Sultan writes: "Within these minimally painted, sensitively brushed paintings there is a sense of boundless space, of light shimmering through thin veils of color... The paintings are paradoxically both rich and hardly there. I sense great care in the making of the work, and yet there's a feeling of freedom in its brushwork, freedom that comes from practice and from close attention... One of the things I admired about this show was the variety of approaches to making a painting; Zurier explores paint and surface, with each painting having a character of its own."
Link to Post:
http://blog.sfmoma.org/2013/05/what-we-do-is-secret-sydney-cohen/
Scott Hewicker interviews painter Sydney Cohen about her work on the occasion of the exhibtion Sydney Cohen: Some Other Need at Right Window Gallery, 992 Valencia St., San Francisco, on view through May 31, 2013.
Hewicker writes that Cohen's paintings are "small to medium-large brilliantly colorful layered abstractions of oblique lyrical structures and spaces; each one a mini-world of intuitive and playful decision-making.
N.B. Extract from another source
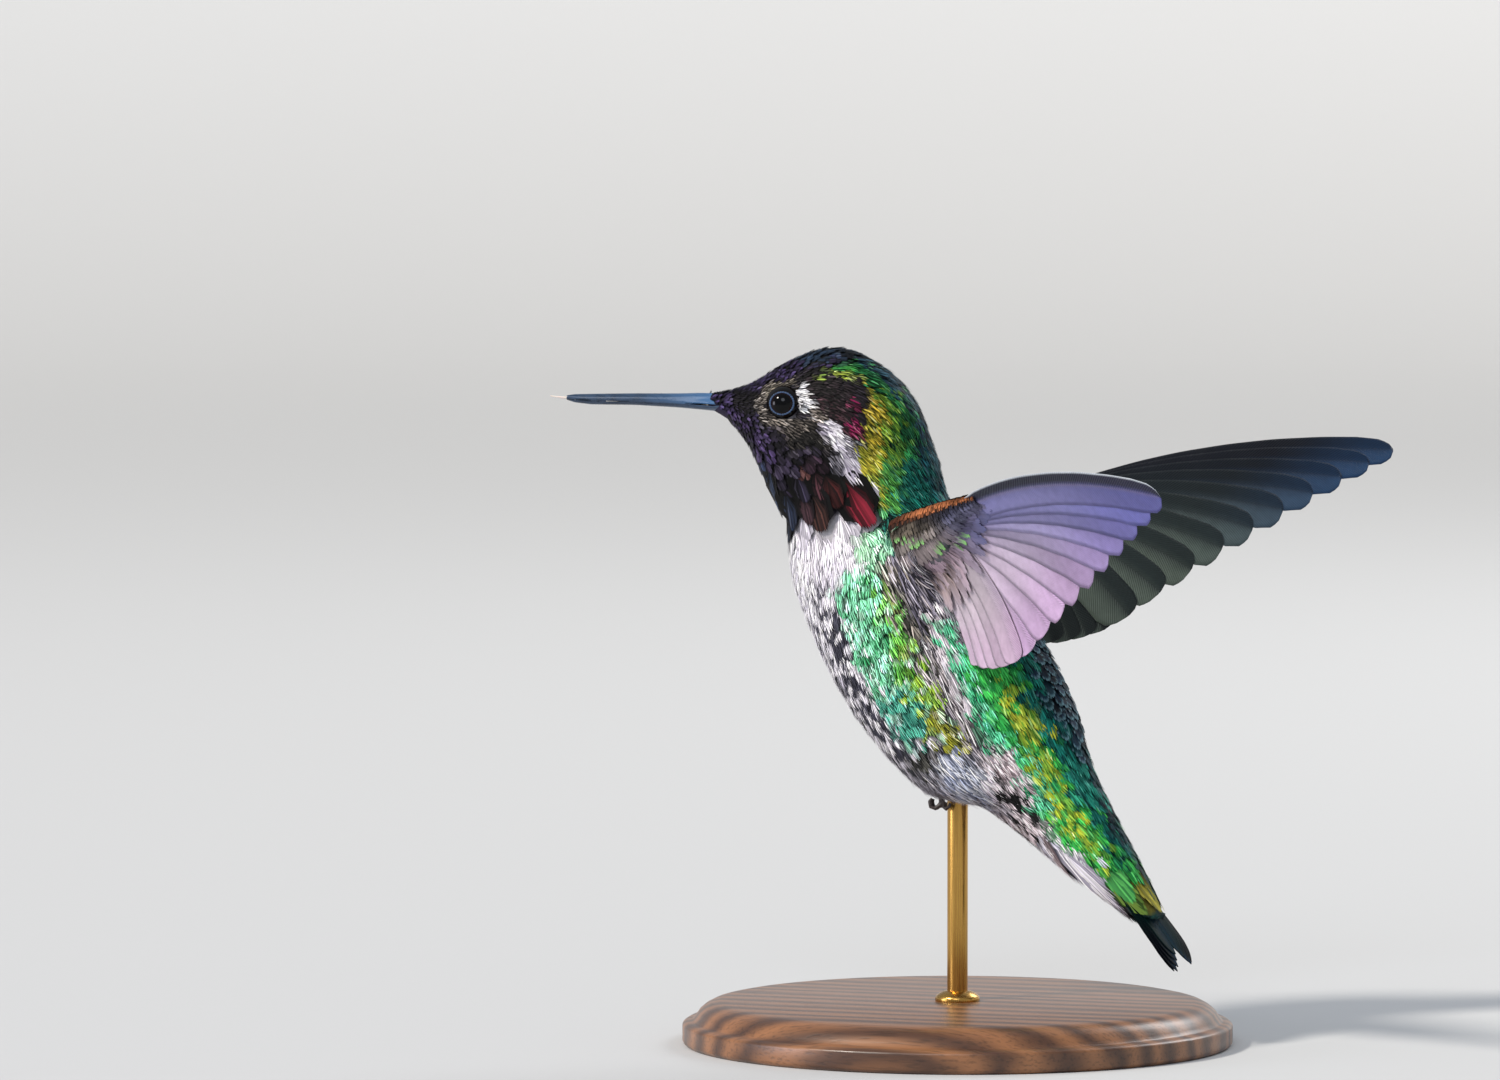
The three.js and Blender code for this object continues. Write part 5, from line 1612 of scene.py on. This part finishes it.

Both highly worked and loosely executed, reveling in a vivid liquidity of poured textures and buoyant shapes... Hers is the kind of beautifully messy painterly abstraction that I enjoy so much but see little of these days with many young abstract painters leaning towards a forced distance of restraint with barely-there gestures of thin paint and labored conceptualized emptiness. Sydney’s painting refreshingly loped and careened wildly through a complex network of bright shapes and unhesitating gestures, pouring on layer after layer of strange color combinations into burrowing organic forms."